I discuss what this blog project is elsewhere. Here, I’ve added some further notes on who I am:
a historian…
I am more than anything else a historian, by training and instinct.
I graduated with an Honours BA in History from UBC, and was awarded a fellowship to Oriel College, Oxford; I was in Oxford for more years than I sometimes like to recall, and progressed through the idiosyncratic Oxford system as a postgraduate student. I ended up as a D.Phil (Ph.D) student, but am what they call ABD – all but dissertation. I reached a point where I’d had enough of academia.
My area of study was late medieval and ecclesiastical history, with a particular focus on female mysticism. I was (am!) interested in systems of power, the ways in which the marginalised navigate those systems, how people construct stories and their own experience of selfhood from the cultural materials at hand, the emergence of proto-bourgeois forms of life and thought, the intersections between material conditions and ideologies, to mention a few.
History as my grounding also gives me the inclination, and the stamina, to face sources such as 400 pages of VCH FOI records, redacted and partial, to find the themes and continuities, as well as the revealing ellipses, and to watch more hours of meetings, read more minutes, bylaws and Acts, than any sensible person ever would.
My years in Oxford also gives me a fairly unique, and global, view of the ways in which elites, self-defined as much as anything, perpetuate themselves, how they protect before and above anything else their own privilege, and their own self-serving mythologies.
I am, in Oxbridge speak, an Orielensis – my college was Oriel. When I started there, it had only recently admitted women (it was the last college in Oxford or Cambridge to do so).
More recently, in the storm of BLM, it was the focus of a campaign to take down the statue of Cecil Rhodes that sits high on a College building, looking down on everyone who comes through the College gates; this was part of the Rhodes Must Fall campaign that had started in South Africa in 2015. A very long story, which I won’t rehearse here, except to say that throughout the period I am describing on Bowen, I was also part of a long, political, complex process of discussion around decolonisation, the legacy of empire, and the politics of philanthropy. Topics that also interest me greatly.
a bureacrat…
But as well as historical training, I’m also someone who has for years worked in information management of many types, in public service roles, and in related public service administration roles. I’ve worked for
- two municipal governments
- the British Broadcasting Corporation (BBC)

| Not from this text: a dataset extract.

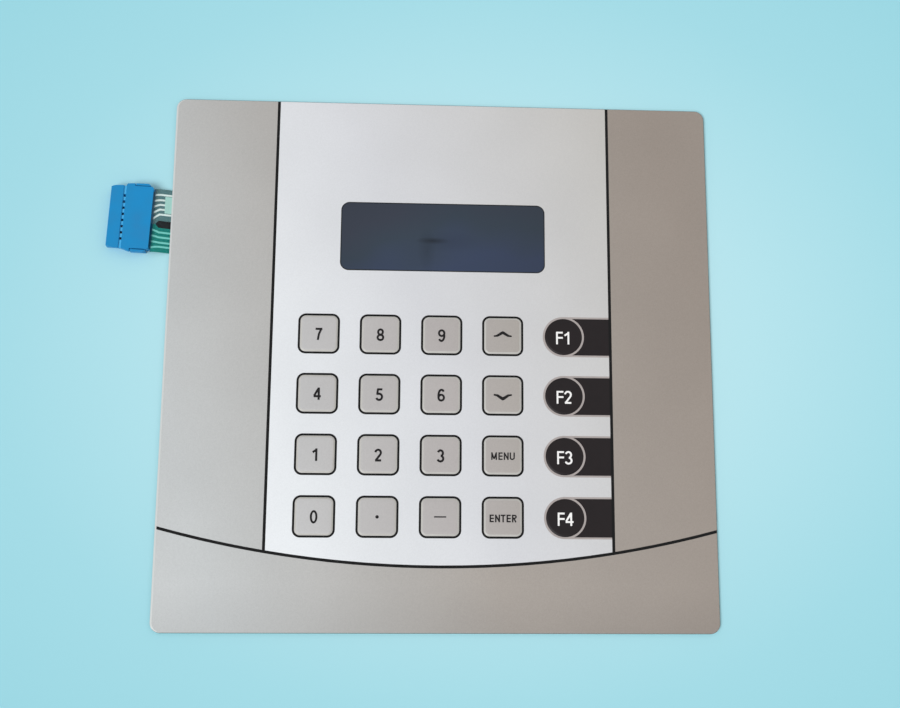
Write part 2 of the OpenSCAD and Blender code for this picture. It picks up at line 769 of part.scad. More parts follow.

- the BC Provincial Government
- the University of British Columbia
I know
- how governments and public sector organisations work, or don’t work
- how bureaucracies work
- how they handle and massage information
- how public servants behave
- how leadership plays out in public service environments
- how accountability does and doesn’t happen
- how intricate and really very, very destructive blame avoidance and denial are
At some very concrete levels, I know experientially how hiring, personnel management, budget pressures, political pressures, record keeping practices, internal and external auditing, procurement, contracting, data protection, work, or don’t, what best practices are, versus actual on the ground applications.
I’ve seen the good, the bad, the ugly, and the truly mediocre. A number of the roles I’ve filled have been ones where I was essentially parachuted in to fill gaps in departments or other organisational units which were, in one way or another, in crisis.
I have tremendous respect for very many in public service, and I know just how much they contribute and give. I have met and worked with people whose integrity and commitment to service is profound. I am also entirely familiar with how easy and reflexive it is to criticise bureaucracies and bureaucrats.
The actual regard I have for the very necessary and often difficult work done by public servants is one reason why I am so offended by so much of what I’ve experienced in the last few years, on Bowen, but also at the provincial level.
I not only don’t think it’s good enough, I know it’s not good enough.
And, finally,
I am (now) an exile from Bowen Island
but that is a topic I will save for another day.